• **To be done**: Take the material below and write it all out again exactly.

• **Data shown**:
⁂

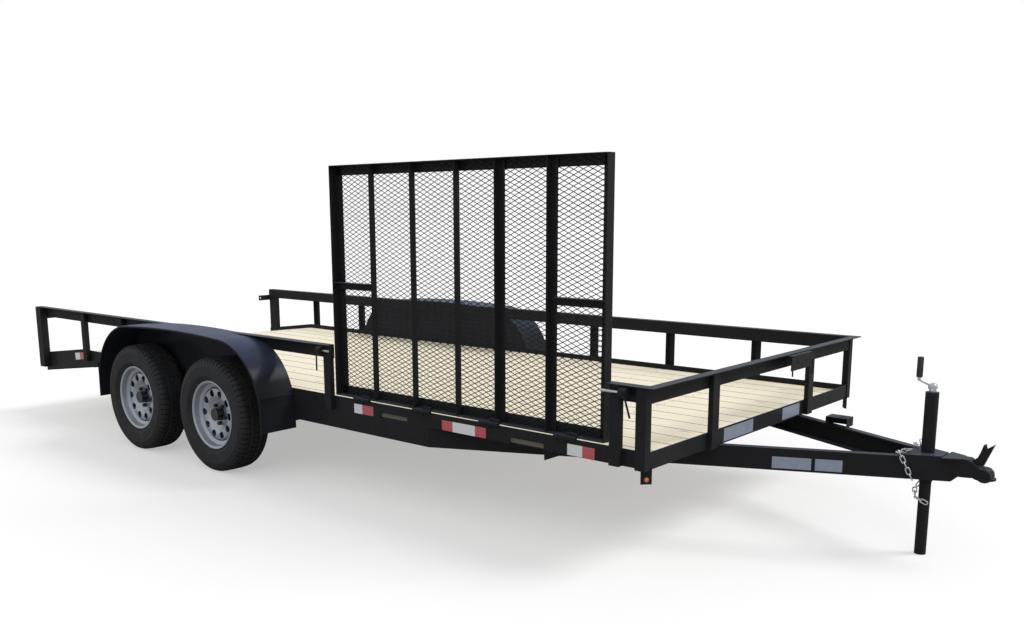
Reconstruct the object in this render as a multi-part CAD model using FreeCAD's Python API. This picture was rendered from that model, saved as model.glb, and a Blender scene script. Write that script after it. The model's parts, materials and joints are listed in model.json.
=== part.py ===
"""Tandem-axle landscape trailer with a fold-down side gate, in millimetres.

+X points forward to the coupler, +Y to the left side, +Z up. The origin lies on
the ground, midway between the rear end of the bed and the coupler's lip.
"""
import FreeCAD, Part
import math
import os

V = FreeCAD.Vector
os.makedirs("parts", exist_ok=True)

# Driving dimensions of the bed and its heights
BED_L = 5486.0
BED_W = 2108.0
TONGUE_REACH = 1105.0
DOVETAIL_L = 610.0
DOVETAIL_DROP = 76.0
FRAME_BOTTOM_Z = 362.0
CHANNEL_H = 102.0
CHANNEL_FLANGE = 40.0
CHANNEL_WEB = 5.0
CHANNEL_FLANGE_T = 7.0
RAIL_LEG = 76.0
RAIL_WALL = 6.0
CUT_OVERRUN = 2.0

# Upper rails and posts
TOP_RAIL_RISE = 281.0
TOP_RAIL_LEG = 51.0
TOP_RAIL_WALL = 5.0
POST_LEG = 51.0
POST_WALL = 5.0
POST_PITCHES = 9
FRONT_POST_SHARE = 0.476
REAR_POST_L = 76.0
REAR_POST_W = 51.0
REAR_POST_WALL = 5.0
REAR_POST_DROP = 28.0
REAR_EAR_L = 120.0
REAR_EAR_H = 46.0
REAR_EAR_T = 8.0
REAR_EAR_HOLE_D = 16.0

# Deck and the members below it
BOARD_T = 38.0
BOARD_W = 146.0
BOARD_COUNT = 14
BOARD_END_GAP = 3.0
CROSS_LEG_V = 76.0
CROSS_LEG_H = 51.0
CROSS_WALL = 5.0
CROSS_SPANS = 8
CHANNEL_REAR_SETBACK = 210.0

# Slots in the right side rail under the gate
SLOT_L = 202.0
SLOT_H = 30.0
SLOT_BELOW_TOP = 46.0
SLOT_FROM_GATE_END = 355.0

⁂

• **Result**:
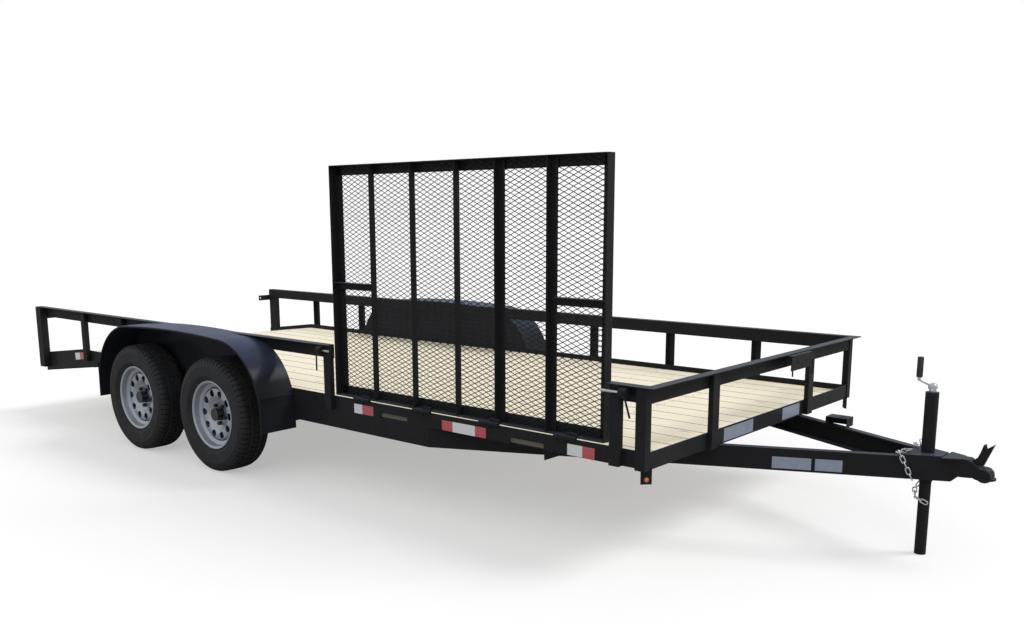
Reconstruct the object in this render as a multi-part CAD model using FreeCAD's Python API. This picture was rendered from that model, saved as model.glb, and a Blender scene script. Write that script after it. The model's parts, materials and joints are listed in model.json.
=== part.py ===
"""Tandem-axle landscape trailer with a fold-down side gate, in millimetres.

+X points forward to the coupler, +Y to the left side, +Z up. The origin lies on
the ground, midway between the rear end of the bed and the coupler's lip.
"""
import FreeCAD, Part
import math
import os

V = FreeCAD.Vector
os.makedirs("parts", exist_ok=True)

# Driving dimensions of the bed and its heights
BED_L = 5486.0
BED_W = 2108.0
TONGUE_REACH = 1105.0
DOVETAIL_L = 610.0
DOVETAIL_DROP = 76.0
FRAME_BOTTOM_Z = 362.0
CHANNEL_H = 102.0
CHANNEL_FLANGE = 40.0
CHANNEL_WEB = 5.0
CHANNEL_FLANGE_T = 7.0
RAIL_LEG = 76.0
RAIL_WALL = 6.0
CUT_OVERRUN = 2.0

# Upper rails and posts
TOP_RAIL_RISE = 281.0
TOP_RAIL_LEG = 51.0
TOP_RAIL_WALL = 5.0
POST_LEG = 51.0
POST_WALL = 5.0
POST_PITCHES = 9
FRONT_POST_SHARE = 0.476
REAR_POST_L = 76.0
REAR_POST_W = 51.0
REAR_POST_WALL = 5.0
REAR_POST_DROP = 28.0
REAR_EAR_L = 120.0
REAR_EAR_H = 46.0
REAR_EAR_T = 8.0
REAR_EAR_HOLE_D = 16.0

# Deck and the members below it
BOARD_T = 38.0
BOARD_W = 146.0
BOARD_COUNT = 14
BOARD_END_GAP = 3.0
CROSS_LEG_V = 76.0
CROSS_LEG_H = 51.0
CROSS_WALL = 5.0
CROSS_SPANS = 8
CHANNEL_REAR_SETBACK = 210.0

# Slots in the right side rail under the gate
SLOT_L = 202.0
SLOT_H = 30.0
SLOT_BELOW_TOP = 46.0
SLOT_FROM_GATE_END = 355.0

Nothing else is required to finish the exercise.